__Task directions__
Reproduce the complete listing without any deviation.

* start Data listing *

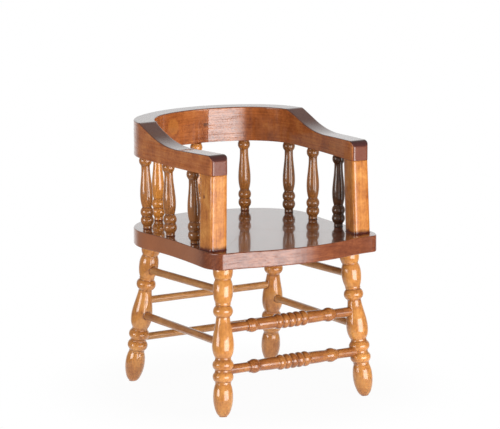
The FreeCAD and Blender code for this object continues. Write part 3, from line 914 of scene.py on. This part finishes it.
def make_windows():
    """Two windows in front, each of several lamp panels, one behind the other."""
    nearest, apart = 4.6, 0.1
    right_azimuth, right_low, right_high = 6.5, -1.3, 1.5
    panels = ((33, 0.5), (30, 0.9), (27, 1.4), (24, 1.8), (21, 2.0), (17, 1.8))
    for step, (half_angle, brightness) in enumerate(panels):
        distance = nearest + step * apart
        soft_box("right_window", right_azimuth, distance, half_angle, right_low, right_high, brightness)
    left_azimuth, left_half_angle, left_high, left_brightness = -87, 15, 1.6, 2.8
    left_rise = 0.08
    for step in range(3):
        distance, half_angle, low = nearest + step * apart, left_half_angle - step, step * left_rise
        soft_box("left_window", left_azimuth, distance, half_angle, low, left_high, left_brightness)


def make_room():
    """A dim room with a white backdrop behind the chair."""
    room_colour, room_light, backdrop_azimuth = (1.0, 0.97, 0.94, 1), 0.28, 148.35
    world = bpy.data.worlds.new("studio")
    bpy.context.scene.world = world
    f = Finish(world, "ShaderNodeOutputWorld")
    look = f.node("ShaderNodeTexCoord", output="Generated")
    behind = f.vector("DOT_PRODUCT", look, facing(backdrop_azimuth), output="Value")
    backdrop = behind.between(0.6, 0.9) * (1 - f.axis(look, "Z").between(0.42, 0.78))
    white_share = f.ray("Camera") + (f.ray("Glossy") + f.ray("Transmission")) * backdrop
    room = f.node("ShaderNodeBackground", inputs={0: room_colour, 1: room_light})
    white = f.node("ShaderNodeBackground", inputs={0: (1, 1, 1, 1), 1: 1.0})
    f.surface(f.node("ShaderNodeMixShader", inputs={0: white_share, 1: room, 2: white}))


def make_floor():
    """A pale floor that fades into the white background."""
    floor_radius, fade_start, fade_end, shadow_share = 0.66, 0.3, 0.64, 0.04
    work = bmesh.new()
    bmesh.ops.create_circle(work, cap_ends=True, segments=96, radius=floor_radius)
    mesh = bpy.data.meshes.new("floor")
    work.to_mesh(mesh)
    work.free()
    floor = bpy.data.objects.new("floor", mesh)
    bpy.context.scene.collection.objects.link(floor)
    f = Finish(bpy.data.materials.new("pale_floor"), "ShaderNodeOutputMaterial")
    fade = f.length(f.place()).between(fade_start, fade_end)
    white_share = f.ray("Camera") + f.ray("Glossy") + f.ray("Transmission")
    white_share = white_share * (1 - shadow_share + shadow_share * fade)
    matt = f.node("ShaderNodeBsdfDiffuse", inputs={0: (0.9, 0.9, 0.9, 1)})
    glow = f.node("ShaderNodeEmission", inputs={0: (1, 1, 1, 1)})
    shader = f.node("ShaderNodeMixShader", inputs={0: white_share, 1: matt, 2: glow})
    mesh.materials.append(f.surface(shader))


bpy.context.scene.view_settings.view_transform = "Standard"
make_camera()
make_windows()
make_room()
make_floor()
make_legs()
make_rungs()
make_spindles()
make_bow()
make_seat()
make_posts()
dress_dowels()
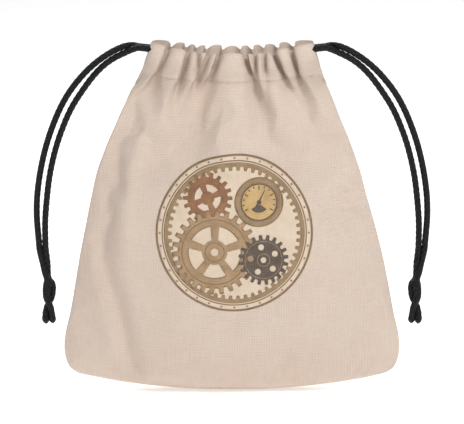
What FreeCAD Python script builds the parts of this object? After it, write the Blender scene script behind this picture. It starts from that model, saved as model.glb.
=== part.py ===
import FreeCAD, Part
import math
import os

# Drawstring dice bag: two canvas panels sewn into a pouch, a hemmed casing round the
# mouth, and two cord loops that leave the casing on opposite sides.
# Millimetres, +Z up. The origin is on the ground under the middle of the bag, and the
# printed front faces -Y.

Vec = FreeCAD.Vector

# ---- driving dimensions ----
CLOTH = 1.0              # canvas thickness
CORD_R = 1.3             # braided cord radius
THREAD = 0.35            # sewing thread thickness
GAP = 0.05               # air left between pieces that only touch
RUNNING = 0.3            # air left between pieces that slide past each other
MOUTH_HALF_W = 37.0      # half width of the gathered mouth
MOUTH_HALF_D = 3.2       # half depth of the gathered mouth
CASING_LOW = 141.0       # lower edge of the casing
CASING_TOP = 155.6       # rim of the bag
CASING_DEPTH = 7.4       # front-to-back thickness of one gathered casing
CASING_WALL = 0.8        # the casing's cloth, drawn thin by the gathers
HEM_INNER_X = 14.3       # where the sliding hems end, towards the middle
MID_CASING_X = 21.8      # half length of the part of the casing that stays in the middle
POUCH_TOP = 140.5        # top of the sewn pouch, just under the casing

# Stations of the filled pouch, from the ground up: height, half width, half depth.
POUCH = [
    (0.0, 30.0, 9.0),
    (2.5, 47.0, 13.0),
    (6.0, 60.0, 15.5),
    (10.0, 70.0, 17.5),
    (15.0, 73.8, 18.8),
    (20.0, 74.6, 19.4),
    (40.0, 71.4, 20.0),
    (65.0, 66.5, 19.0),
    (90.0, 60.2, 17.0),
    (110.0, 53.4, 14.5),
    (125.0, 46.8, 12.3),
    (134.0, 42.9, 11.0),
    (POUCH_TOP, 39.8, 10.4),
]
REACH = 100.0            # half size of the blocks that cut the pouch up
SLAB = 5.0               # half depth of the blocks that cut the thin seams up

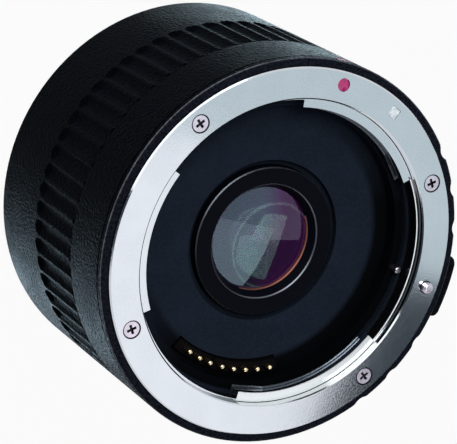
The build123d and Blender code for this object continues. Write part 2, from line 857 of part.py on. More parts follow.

* end Data listing *

__Solution to this exercise__
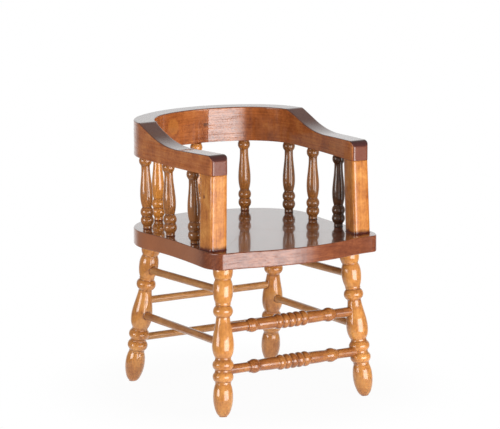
The FreeCAD and Blender code for this object continues. Write part 3, from line 914 of scene.py on. This part finishes it.
def make_windows():
    """Two windows in front, each of several lamp panels, one behind the other."""
    nearest, apart = 4.6, 0.1
    right_azimuth, right_low, right_high = 6.5, -1.3, 1.5
    panels = ((33, 0.5), (30, 0.9), (27, 1.4), (24, 1.8), (21, 2.0), (17, 1.8))
    for step, (half_angle, brightness) in enumerate(panels):
        distance = nearest + step * apart
        soft_box("right_window", right_azimuth, distance, half_angle, right_low, right_high, brightness)
    left_azimuth, left_half_angle, left_high, left_brightness = -87, 15, 1.6, 2.8
    left_rise = 0.08
    for step in range(3):
        distance, half_angle, low = nearest + step * apart, left_half_angle - step, step * left_rise
        soft_box("left_window", left_azimuth, distance, half_angle, low, left_high, left_brightness)


def make_room():
    """A dim room with a white backdrop behind the chair."""
    room_colour, room_light, backdrop_azimuth = (1.0, 0.97, 0.94, 1), 0.28, 148.35
    world = bpy.data.worlds.new("studio")
    bpy.context.scene.world = world
    f = Finish(world, "ShaderNodeOutputWorld")
    look = f.node("ShaderNodeTexCoord", output="Generated")
    behind = f.vector("DOT_PRODUCT", look, facing(backdrop_azimuth), output="Value")
    backdrop = behind.between(0.6, 0.9) * (1 - f.axis(look, "Z").between(0.42, 0.78))
    white_share = f.ray("Camera") + (f.ray("Glossy") + f.ray("Transmission")) * backdrop
    room = f.node("ShaderNodeBackground", inputs={0: room_colour, 1: room_light})
    white = f.node("ShaderNodeBackground", inputs={0: (1, 1, 1, 1), 1: 1.0})
    f.surface(f.node("ShaderNodeMixShader", inputs={0: white_share, 1: room, 2: white}))


def make_floor():
    """A pale floor that fades into the white background."""
    floor_radius, fade_start, fade_end, shadow_share = 0.66, 0.3, 0.64, 0.04
    work = bmesh.new()
    bmesh.ops.create_circle(work, cap_ends=True, segments=96, radius=floor_radius)
    mesh = bpy.data.meshes.new("floor")
    work.to_mesh(mesh)
    work.free()
    floor = bpy.data.objects.new("floor", mesh)
    bpy.context.scene.collection.objects.link(floor)
    f = Finish(bpy.data.materials.new("pale_floor"), "ShaderNodeOutputMaterial")
    fade = f.length(f.place()).between(fade_start, fade_end)
    white_share = f.ray("Camera") + f.ray("Glossy") + f.ray("Transmission")
    white_share = white_share * (1 - shadow_share + shadow_share * fade)
    matt = f.node("ShaderNodeBsdfDiffuse", inputs={0: (0.9, 0.9, 0.9, 1)})
    glow = f.node("ShaderNodeEmission", inputs={0: (1, 1, 1, 1)})
    shader = f.node("ShaderNodeMixShader", inputs={0: white_share, 1: matt, 2: glow})
    mesh.materials.append(f.surface(shader))


bpy.context.scene.view_settings.view_transform = "Standard"
make_camera()
make_windows()
make_room()
make_floor()
make_legs()
make_rungs()
make_spindles()
make_bow()
make_seat()
make_posts()
dress_dowels()
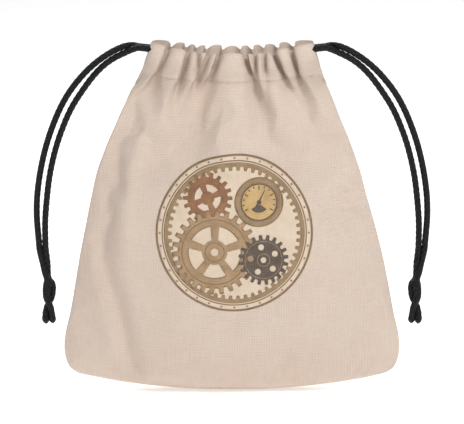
What FreeCAD Python script builds the parts of this object? After it, write the Blender scene script behind this picture. It starts from that model, saved as model.glb.
=== part.py ===
import FreeCAD, Part
import math
import os

# Drawstring dice bag: two canvas panels sewn into a pouch, a hemmed casing round the
# mouth, and two cord loops that leave the casing on opposite sides.
# Millimetres, +Z up. The origin is on the ground under the middle of the bag, and the
# printed front faces -Y.

Vec = FreeCAD.Vector

# ---- driving dimensions ----
CLOTH = 1.0              # canvas thickness
CORD_R = 1.3             # braided cord radius
THREAD = 0.35            # sewing thread thickness
GAP = 0.05               # air left between pieces that only touch
RUNNING = 0.3            # air left between pieces that slide past each other
MOUTH_HALF_W = 37.0      # half width of the gathered mouth
MOUTH_HALF_D = 3.2       # half depth of the gathered mouth
CASING_LOW = 141.0       # lower edge of the casing
CASING_TOP = 155.6       # rim of the bag
CASING_DEPTH = 7.4       # front-to-back thickness of one gathered casing
CASING_WALL = 0.8        # the casing's cloth, drawn thin by the gathers
HEM_INNER_X = 14.3       # where the sliding hems end, towards the middle
MID_CASING_X = 21.8      # half length of the part of the casing that stays in the middle
POUCH_TOP = 140.5        # top of the sewn pouch, just under the casing

# Stations of the filled pouch, from the ground up: height, half width, half depth.
POUCH = [
    (0.0, 30.0, 9.0),
    (2.5, 47.0, 13.0),
    (6.0, 60.0, 15.5),
    (10.0, 70.0, 17.5),
    (15.0, 73.8, 18.8),
    (20.0, 74.6, 19.4),
    (40.0, 71.4, 20.0),
    (65.0, 66.5, 19.0),
    (90.0, 60.2, 17.0),
    (110.0, 53.4, 14.5),
    (125.0, 46.8, 12.3),
    (134.0, 42.9, 11.0),
    (POUCH_TOP, 39.8, 10.4),
]
REACH = 100.0            # half size of the blocks that cut the pouch up
SLAB = 5.0               # half depth of the blocks that cut the thin seams up

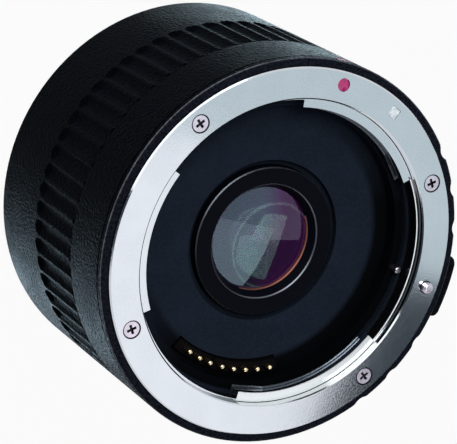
The build123d and Blender code for this object continues. Write part 2, from line 857 of part.py on. More parts follow.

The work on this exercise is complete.